僕はその中国大会決勝で48秒9で3位となる。そのタイムは全国大会の予選を突破して準決勝にいけるくらいのタイムだった。

僕も3位だが、彼と一緒に表彰台に上り、インターハイの出場を決めた。しかし、また彼に圧倒的な差をつけられたレースになる。

僕は夏のインターハイへは出場したものの、インターハイの予選では49秒8とその年、本気を出したレースで一番遅いタイムを出した。

 全国大会の雰囲気にのまれたこと、夏の暑さにやられて吐いたことしか覚えていない。

そしてどこかインターハイに出場したことに満足していた。

情けないが、僕の全国大会デビューはそんなものだ。

インターハイ400m決勝で、スターは47秒7で2位となり、また差をつけられる。

今思い返すとそもそも、僕と彼では日頃の意識が違った。

インターハイ出場を目標にして、スターに勝ちたかった僕と、全国制覇を目指していた彼ではそもそも次元が違っていた。

今でも凄い奴だと思って、リスペクトしている。

試合経験が浅く、全国大会初出場の僕は、肉体のピークをインターハイより前に持ってきてしまっていた。

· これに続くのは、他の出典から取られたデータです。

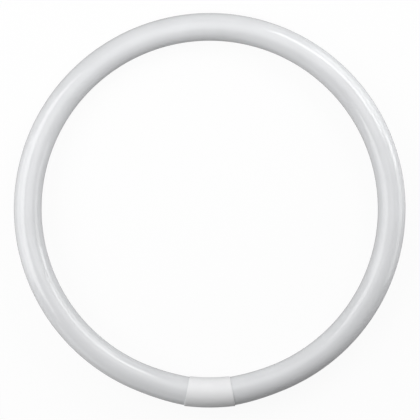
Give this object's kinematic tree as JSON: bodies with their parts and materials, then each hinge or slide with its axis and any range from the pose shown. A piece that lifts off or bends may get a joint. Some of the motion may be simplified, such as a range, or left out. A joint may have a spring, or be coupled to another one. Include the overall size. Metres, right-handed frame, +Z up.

スターは、全国大会常連のため、勝ち方をしっていたので、インターハイに照準を合わせて、肉体のピークを持っていった。

だからこそ、お互いの調子がかっちりと噛み合って、県大会の決勝で同タイム着差ありだったのだと思う。

尊敬し、憧れだった彼がいたから僕は、彼を越えたくて、野球部から転部し、短期間で、異常なタイムの縮め方をすることができた。今ならそう思う。

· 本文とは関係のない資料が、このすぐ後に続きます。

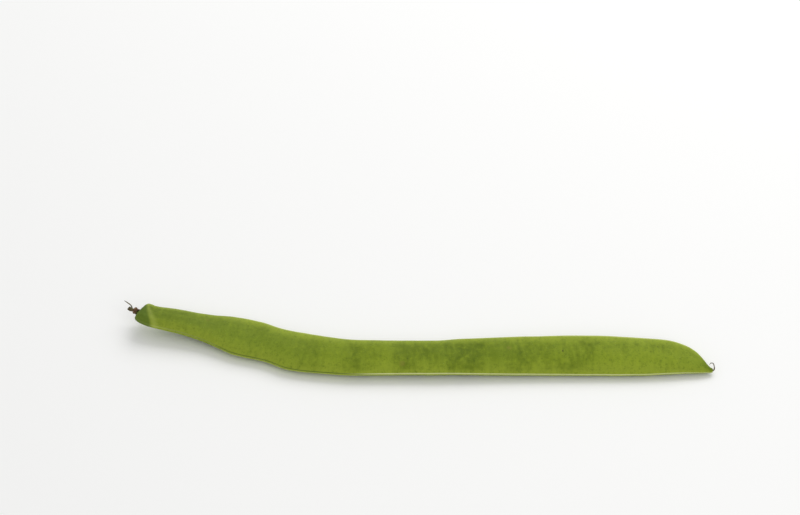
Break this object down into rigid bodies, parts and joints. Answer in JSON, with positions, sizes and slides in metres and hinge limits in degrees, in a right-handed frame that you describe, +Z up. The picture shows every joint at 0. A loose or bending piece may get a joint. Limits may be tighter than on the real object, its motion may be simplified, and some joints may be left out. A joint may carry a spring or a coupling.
{
  "type": "green bean",
  "caption": "Flat green bean pod as picked, lying on its broad side, with a dry calyx, stalk stub and curled style thread.",
  "frame": {"origin": "middle of the bean's bounding box, on the surface it lies on", "axes": "+X from the stem end to the tip, +Y towards the far edge, +Z up through the broad faces"},
  "size_m": [0.2568, 0.0404, 0.0114],
  "materials": {
    "pod_skin": "matte",
    "dry_calyx": "matte",
    "dry_stalk": "matte",
    "dry_style": "matte"
  },
  "bodies": {
    "root": {"pod": "pod_skin", "calyx": "dry_calyx", "stalk": "dry_stalk", "style": "dry_style"}
  },
  "joints": []
}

野球部でゴミのように扱われた僕が、挫折から立ち上がり、必死に頑張り、 プレッシャーのかかる場面で最大限の力を出して、戦いつづけた。

負け続けたものの、格上のスターに肩を並べて一矢報いた自分に「大変良くできました」とスタンプを押してあげたい。

高校時代の僕は、思春期真っ盛りでホントに不器用だった。

でも、恥ずかしくなるくらい、なりふり構わず一生懸命だった。

陸上競技を引退し、大人になり、色々なことがあった。辛いこともあれば、嬉しかったこともある。

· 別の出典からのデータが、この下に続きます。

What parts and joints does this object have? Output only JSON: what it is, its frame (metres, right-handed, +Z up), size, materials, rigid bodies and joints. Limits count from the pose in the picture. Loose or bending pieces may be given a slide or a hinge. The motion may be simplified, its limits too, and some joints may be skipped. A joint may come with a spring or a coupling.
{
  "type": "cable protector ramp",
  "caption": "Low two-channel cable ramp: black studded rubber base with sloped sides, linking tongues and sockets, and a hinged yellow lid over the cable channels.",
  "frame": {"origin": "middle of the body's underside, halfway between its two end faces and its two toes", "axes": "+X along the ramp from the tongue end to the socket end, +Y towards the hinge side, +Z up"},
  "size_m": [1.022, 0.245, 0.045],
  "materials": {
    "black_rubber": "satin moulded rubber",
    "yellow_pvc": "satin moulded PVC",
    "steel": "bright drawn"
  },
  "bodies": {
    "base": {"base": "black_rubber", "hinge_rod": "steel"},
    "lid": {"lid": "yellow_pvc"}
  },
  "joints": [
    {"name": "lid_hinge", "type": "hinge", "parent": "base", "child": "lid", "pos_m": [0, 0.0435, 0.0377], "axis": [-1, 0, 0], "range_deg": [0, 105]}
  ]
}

悔しくて泣いたり、絶望的な出来事にもうダメかと思うこともあった。

もちろん嬉しくて泣いたことも、たくさんの勇気をもらったこともある。

人の優しさや、縁に助けられたことも何度もある。

忘れていたが、何度も何度も、ちゃんと過去の僕は挫折を乗り越えてきた。

この日記は、これからの僕のために残す。

普段はふざけた内容しか投稿しないが、たまには青春をギュッと詰め込んだものを、真面目に書いたって良い気がした。

これから僕がつまづいた時に、過去の自分が時には叱り、時には励ましてくれると思う。

あの時の僕は、一瞬に全てをかけていた。

かけて、かけて、かけぬけた。


そんな風に不器用に、まっすぐ、頑張っていた自分を誇りに思う。

あの頃の自分に胸を張って、大人になった今の僕も、これからの僕も


「まだまだ、不器用に、まっすぐ、ひたむきに頑張ってるよ」と言えるように日々の仕事や、生活に向き合っていこうと思う。